There are several internal decisions we have to make, and be ready to act upon, if we want to make the most of our moment(s).
Am I prepared to touch the touchy issues?
Silence in pursuit of maintaining the peace or avoiding conflict only perpetuates the status quo. When we fail to call out the elephant in the room, individuals and groups continue to be marginalized, bias and stereotype prevail, and people and principles get lost in the pursuit of profits. Even if the message is a hard one for some to hear or for us to verbalize, a leader follows his moral compass about what’s right and what’s needed, and makes her voice heard.
One isn’t necessarily born with courage, but one is born with potential. Without courage, we cannot practice any other virtue with consistency. We can’t be kind, true, merciful, generous, or honest.~ Maya Angelou
Do I want to be first respected or liked?
To me, making a sustained, positive difference is the purpose of life, not winning popularity contests. And doing that requires us to take a stand, even when it isn’t popular or easy to do so. This was a hard-learned lesson for me. We’re hard-wired to want connection, and we aren’t normally inclined to accept the discomfort we feel so acutely when people don’t like us, especially when they’re not shy about letting that be known. But, despite the discomfort, it’s better to be respected than to sacrifice rightness for being liked because once lost, trust and credibility are wicked hard to regain.
The greatest thing in the world is to know how to belong to oneself.~ Michel de Montaigne
Do I know when to be selfish and when to be selfless?

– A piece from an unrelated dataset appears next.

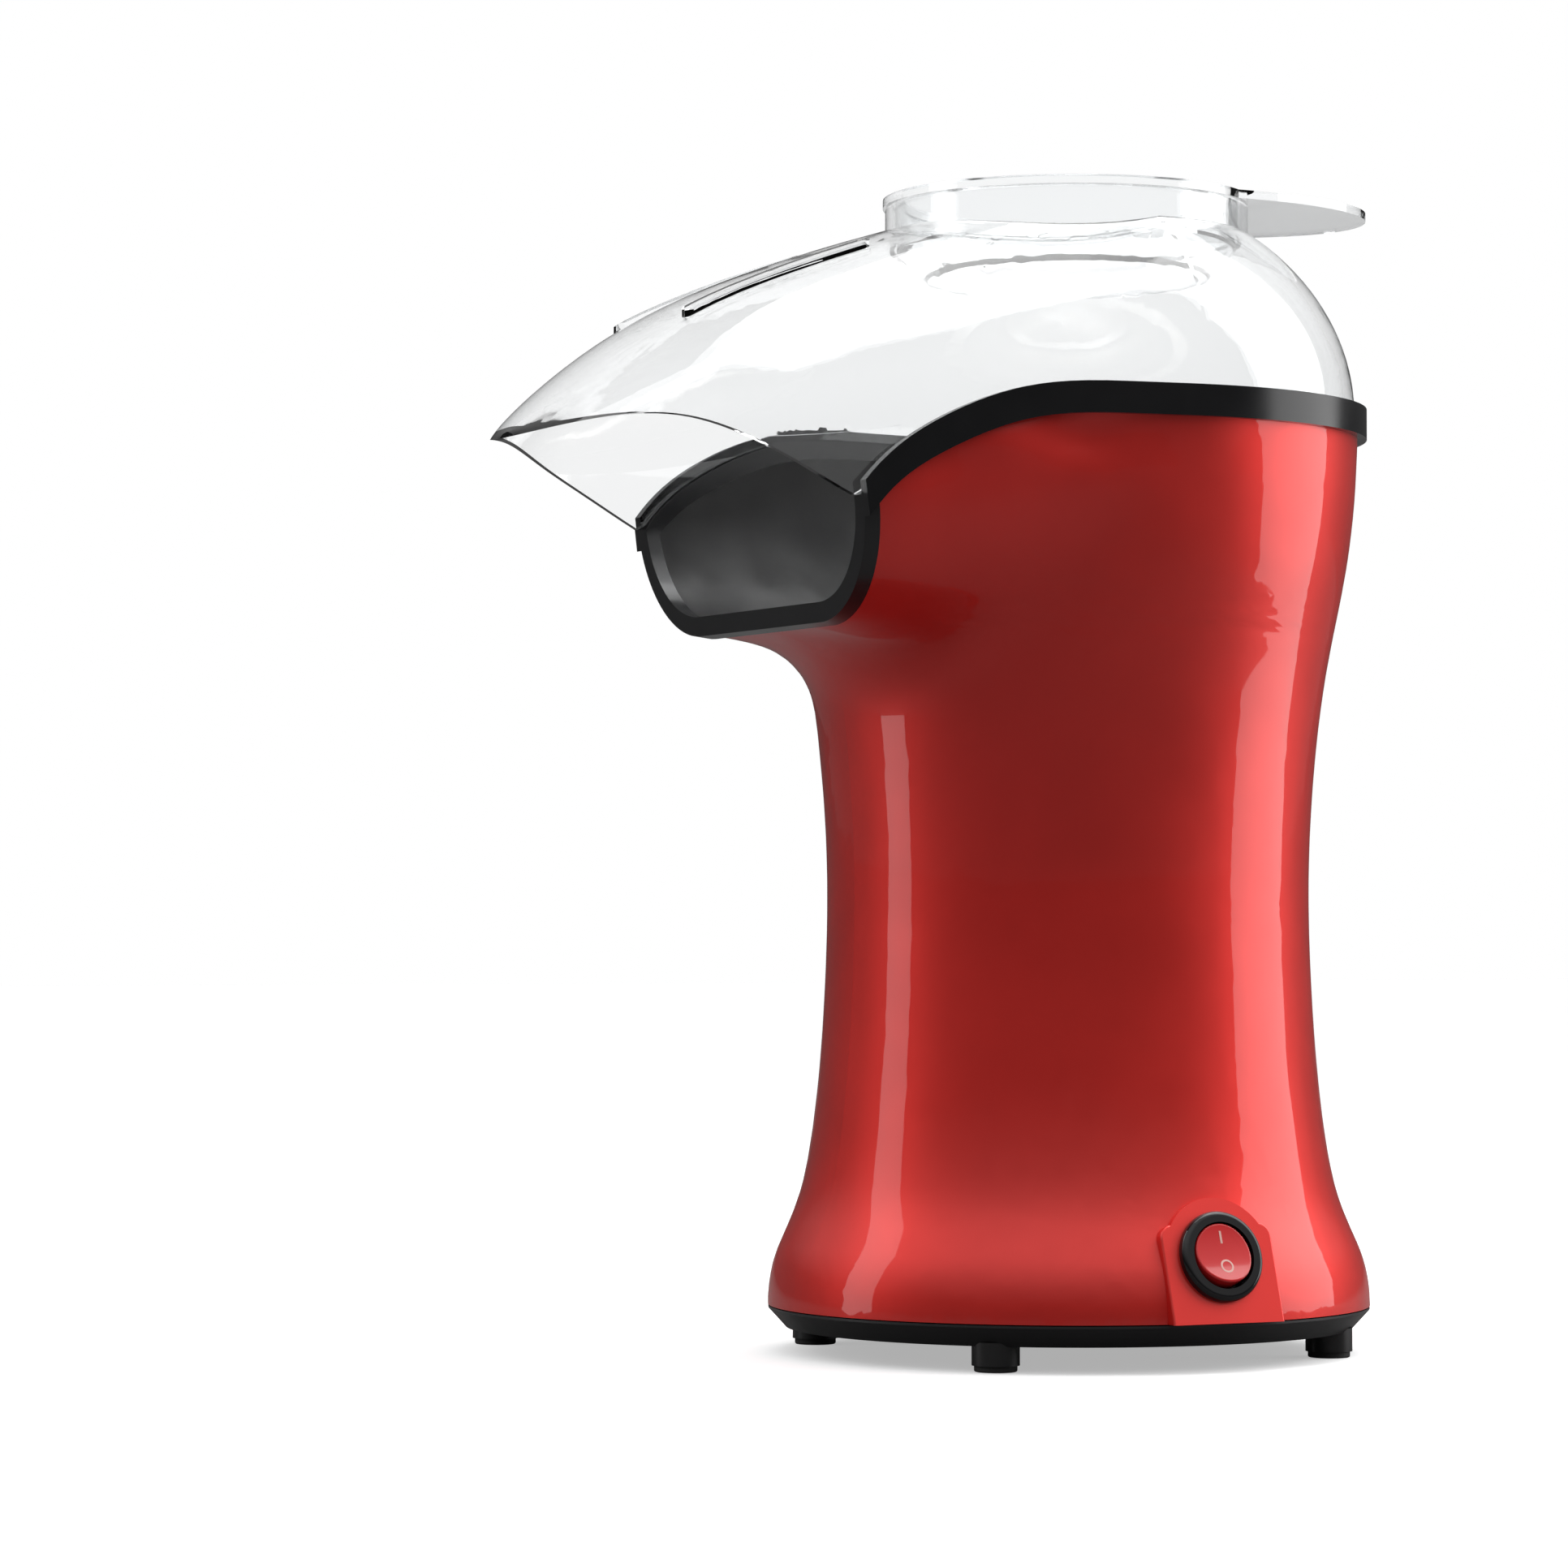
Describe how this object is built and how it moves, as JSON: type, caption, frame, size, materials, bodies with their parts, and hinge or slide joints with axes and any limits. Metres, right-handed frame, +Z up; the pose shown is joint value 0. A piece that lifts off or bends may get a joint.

There’s so much magic and allure in being known as the one who solved a challenging problem or created something new. The warm light of adulation can be seductive. Yet, the best outcomes and answers usually happen when we throw the doors of participation wide open and invite everyone to play a part. Being selfless doesn’t mean being a doormat. It just means we don’t hog center stage. It means we’ve found the sweet spot of self-awareness, alignment, and commitment between our wants, needs, and beliefs.
Leadership should be more participative than directive, more enabling than performing.~ Mary D. Poole
Jane, this is full of so many wonderful nuggets I hardly know where to begin!
“Silence in pursuit of maintaining the peace or avoiding conflict only perpetuates the status quo.” I’ll use this as my foundation to answer your concluding question: “What defining leadership moments have you experienced?”
I was really young in my career, but I knew my supervisor was not treating everyone fairly. He was particularly suspicious and condescending to those in non-exempt positions vs. exempt positions. Now I know it was classism. One day in a staff meeting I asked him a very pointed question that made it obvious he was not telling the whole story to everyone about an issue. In my opinion he did not respect the opinions of those in non-exempt positions (and the issue was going to affect their jobs) so he didn’t share it with them. I spoke up.
Later he came to my office and screamed at me, “Whose side are you on?” I answered that I didn’t know there were sides. (I know he screamed because later people told me that they heard him down the hall.) He told me I would never be management material. I thought to myself that if treating people like they are beneath me is what it takes to be a manager, I would take my chances with treating them well.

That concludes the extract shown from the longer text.